▶ THE PROBLEM
Keep only the lines from the top of the listing through the one with "pale floor, a", and reproduce them unaltered.

— start of COLLECTED DATA —

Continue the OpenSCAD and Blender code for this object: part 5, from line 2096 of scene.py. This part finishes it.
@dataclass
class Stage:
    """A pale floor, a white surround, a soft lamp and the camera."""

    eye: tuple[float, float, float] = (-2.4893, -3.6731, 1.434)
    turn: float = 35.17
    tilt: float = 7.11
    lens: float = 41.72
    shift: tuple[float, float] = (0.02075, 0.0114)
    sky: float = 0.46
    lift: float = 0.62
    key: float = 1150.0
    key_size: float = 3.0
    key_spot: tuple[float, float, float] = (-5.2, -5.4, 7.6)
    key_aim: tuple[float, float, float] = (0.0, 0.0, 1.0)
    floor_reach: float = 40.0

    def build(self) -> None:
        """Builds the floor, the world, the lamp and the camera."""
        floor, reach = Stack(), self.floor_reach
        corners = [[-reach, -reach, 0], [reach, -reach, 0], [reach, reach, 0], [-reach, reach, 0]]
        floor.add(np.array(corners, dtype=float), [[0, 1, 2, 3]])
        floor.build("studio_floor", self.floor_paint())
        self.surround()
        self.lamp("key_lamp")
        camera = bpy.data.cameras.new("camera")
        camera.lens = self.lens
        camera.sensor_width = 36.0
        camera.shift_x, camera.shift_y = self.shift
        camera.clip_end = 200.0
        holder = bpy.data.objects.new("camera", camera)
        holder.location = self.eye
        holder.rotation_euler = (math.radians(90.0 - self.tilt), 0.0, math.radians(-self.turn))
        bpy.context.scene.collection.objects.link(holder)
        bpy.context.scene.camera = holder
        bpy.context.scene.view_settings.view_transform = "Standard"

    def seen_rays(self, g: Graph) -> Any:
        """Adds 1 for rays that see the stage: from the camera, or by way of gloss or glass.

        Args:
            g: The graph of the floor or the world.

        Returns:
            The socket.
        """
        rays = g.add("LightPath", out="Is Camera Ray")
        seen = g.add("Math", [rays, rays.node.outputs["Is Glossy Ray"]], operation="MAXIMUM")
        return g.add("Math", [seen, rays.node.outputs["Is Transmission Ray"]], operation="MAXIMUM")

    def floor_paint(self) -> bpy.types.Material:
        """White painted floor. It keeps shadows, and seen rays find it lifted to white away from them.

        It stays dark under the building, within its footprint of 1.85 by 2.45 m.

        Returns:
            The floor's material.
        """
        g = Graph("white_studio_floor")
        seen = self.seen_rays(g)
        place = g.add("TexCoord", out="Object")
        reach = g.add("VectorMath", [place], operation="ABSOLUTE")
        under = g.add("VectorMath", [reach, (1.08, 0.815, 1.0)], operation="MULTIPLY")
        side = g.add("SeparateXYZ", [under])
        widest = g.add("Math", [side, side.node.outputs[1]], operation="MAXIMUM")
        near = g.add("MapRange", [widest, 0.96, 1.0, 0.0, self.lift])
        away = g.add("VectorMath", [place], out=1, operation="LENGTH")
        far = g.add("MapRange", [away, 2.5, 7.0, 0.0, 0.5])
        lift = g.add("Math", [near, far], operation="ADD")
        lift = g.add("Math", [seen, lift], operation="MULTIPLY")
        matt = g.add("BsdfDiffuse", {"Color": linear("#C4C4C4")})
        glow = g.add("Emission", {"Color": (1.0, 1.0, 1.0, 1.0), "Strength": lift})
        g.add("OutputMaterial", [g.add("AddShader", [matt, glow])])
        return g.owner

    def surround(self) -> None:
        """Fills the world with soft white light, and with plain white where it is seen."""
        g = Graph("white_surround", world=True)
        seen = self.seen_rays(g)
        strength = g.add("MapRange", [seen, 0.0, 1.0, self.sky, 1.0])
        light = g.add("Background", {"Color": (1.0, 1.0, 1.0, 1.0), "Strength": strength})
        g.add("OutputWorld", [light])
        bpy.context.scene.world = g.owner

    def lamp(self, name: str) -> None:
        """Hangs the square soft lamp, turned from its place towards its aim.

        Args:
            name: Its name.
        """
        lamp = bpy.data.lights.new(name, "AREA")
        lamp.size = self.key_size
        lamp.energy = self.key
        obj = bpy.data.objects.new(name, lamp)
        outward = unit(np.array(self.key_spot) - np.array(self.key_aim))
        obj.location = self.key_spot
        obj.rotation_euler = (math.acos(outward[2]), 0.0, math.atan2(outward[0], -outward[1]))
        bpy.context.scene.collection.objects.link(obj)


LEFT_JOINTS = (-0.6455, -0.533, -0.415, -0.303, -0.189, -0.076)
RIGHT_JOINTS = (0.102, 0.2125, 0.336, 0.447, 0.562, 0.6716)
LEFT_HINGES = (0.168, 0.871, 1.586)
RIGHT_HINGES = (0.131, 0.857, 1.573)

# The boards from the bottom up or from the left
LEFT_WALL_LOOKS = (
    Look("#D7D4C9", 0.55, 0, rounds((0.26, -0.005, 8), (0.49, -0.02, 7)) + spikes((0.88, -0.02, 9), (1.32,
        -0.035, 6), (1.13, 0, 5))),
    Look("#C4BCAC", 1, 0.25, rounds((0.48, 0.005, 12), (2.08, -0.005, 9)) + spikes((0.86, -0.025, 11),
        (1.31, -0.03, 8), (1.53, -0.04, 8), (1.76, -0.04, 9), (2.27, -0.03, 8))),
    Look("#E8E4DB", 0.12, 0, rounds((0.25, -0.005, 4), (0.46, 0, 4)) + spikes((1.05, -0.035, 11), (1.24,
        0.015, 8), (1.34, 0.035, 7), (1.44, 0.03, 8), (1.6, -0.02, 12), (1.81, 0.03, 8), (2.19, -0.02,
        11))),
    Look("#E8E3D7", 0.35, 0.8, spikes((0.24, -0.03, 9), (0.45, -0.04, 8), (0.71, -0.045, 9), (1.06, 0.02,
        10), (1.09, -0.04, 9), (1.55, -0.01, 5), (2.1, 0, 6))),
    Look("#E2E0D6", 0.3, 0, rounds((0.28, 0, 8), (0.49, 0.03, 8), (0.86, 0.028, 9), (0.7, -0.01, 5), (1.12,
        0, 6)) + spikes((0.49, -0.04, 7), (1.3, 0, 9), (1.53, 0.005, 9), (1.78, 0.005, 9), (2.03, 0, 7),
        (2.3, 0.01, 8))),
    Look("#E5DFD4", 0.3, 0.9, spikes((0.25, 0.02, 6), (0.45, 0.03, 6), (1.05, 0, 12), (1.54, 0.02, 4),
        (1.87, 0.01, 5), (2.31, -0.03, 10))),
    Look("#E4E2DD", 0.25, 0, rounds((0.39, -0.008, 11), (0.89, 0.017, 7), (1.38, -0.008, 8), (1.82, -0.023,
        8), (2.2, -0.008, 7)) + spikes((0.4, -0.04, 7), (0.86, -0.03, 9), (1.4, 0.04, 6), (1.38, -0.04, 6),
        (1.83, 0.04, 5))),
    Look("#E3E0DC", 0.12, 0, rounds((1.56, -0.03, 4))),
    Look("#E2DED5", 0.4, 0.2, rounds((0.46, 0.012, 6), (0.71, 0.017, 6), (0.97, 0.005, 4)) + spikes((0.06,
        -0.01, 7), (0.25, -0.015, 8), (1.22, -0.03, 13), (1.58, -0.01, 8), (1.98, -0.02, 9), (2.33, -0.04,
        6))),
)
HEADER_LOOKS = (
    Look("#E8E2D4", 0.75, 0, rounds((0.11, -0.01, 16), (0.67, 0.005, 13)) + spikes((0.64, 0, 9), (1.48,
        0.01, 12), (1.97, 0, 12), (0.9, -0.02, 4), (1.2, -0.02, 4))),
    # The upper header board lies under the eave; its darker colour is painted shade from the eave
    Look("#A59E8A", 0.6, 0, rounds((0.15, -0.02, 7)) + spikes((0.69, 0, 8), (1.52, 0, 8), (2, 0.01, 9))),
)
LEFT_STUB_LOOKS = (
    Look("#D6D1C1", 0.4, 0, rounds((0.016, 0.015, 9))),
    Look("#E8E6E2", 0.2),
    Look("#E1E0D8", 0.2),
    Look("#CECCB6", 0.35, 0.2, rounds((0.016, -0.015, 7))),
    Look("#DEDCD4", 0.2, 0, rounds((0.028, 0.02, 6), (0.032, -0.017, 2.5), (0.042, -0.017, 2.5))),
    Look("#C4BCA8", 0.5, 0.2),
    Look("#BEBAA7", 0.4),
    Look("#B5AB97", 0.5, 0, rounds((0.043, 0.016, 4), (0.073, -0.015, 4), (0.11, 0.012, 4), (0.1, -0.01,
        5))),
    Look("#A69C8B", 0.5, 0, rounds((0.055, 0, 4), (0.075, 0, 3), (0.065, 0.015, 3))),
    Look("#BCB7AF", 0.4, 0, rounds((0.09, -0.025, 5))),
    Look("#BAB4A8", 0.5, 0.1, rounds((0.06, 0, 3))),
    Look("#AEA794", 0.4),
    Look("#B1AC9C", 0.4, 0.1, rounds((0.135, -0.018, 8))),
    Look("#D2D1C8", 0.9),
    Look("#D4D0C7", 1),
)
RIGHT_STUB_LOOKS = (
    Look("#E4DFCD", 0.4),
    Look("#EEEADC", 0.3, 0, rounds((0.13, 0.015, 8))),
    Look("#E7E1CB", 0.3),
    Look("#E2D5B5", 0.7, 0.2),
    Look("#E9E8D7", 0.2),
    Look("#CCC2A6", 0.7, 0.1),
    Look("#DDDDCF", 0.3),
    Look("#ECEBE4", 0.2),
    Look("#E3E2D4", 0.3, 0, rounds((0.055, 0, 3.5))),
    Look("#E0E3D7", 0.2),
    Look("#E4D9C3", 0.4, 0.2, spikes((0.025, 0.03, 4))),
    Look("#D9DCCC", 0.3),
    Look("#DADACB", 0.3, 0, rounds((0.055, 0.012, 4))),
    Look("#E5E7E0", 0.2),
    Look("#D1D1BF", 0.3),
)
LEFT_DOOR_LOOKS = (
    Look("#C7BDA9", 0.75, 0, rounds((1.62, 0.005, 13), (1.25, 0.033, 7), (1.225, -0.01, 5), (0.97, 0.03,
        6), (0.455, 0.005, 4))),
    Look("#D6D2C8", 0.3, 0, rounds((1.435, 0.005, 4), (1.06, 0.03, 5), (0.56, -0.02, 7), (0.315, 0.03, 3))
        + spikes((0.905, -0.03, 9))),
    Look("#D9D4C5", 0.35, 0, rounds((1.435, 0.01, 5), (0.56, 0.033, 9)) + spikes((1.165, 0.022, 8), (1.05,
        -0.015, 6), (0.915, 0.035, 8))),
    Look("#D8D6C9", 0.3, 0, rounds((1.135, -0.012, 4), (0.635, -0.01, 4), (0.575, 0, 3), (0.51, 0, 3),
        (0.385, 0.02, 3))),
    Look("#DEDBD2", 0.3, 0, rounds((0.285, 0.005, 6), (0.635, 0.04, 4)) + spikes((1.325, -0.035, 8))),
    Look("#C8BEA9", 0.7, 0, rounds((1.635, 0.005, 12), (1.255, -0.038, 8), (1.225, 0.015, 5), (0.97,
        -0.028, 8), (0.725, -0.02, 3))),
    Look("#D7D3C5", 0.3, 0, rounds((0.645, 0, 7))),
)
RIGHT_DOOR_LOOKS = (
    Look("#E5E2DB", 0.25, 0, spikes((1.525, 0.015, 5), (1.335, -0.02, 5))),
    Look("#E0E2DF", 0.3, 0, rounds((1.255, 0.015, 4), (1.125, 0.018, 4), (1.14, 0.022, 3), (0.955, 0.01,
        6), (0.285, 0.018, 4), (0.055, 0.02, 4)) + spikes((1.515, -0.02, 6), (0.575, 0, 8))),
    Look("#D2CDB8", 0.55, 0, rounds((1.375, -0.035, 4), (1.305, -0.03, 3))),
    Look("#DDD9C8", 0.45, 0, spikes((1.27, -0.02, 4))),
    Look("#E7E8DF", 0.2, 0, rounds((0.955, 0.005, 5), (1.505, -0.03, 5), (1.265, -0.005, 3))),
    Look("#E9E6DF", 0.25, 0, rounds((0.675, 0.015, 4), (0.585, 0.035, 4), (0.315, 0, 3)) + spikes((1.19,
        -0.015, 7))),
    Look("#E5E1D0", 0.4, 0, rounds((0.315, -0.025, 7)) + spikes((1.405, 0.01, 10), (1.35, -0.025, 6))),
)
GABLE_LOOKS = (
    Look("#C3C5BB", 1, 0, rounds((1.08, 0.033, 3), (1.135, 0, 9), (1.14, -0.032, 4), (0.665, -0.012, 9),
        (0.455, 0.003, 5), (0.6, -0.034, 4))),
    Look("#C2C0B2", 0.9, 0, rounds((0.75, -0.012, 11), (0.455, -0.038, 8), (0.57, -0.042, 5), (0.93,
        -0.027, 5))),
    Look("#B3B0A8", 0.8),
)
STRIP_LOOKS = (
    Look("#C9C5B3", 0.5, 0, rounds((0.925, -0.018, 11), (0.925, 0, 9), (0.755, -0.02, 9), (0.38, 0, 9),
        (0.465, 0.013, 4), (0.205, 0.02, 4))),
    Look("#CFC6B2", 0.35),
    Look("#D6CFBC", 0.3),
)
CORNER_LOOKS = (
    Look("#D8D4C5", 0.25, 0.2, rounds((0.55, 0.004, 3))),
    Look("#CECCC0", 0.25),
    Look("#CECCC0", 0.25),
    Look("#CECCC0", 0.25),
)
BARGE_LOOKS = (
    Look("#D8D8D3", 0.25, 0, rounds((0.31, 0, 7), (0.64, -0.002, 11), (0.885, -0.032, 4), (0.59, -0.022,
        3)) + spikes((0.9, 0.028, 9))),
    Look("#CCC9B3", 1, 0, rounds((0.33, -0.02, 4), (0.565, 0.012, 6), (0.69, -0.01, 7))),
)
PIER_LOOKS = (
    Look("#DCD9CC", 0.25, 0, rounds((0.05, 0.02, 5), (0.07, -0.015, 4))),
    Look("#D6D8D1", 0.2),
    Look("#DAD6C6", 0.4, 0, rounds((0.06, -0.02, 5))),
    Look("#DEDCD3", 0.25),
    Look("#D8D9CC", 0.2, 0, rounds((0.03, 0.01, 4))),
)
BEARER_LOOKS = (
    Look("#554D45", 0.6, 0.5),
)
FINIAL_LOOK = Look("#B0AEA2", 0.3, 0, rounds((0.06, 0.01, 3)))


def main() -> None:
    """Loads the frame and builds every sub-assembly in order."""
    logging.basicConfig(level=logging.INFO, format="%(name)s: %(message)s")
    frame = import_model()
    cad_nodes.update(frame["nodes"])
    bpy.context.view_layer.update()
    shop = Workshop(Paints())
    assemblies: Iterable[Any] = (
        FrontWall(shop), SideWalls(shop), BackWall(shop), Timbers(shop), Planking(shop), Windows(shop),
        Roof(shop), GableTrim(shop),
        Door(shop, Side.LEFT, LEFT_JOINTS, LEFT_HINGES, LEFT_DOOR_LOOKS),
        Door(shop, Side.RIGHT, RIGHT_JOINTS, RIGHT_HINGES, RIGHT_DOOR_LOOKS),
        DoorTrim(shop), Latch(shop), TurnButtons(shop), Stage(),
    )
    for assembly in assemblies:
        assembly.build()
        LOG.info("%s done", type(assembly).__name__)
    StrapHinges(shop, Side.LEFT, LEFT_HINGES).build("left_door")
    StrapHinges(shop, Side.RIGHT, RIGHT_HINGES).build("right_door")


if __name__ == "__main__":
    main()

— end of COLLECTED DATA —

▶ EXERCISE ANSWER
Continue the OpenSCAD and Blender code for this object: part 5, from line 2096 of scene.py. This part finishes it.
@dataclass
class Stage:
    """A pale floor, a white surround, a soft lamp and the camera."""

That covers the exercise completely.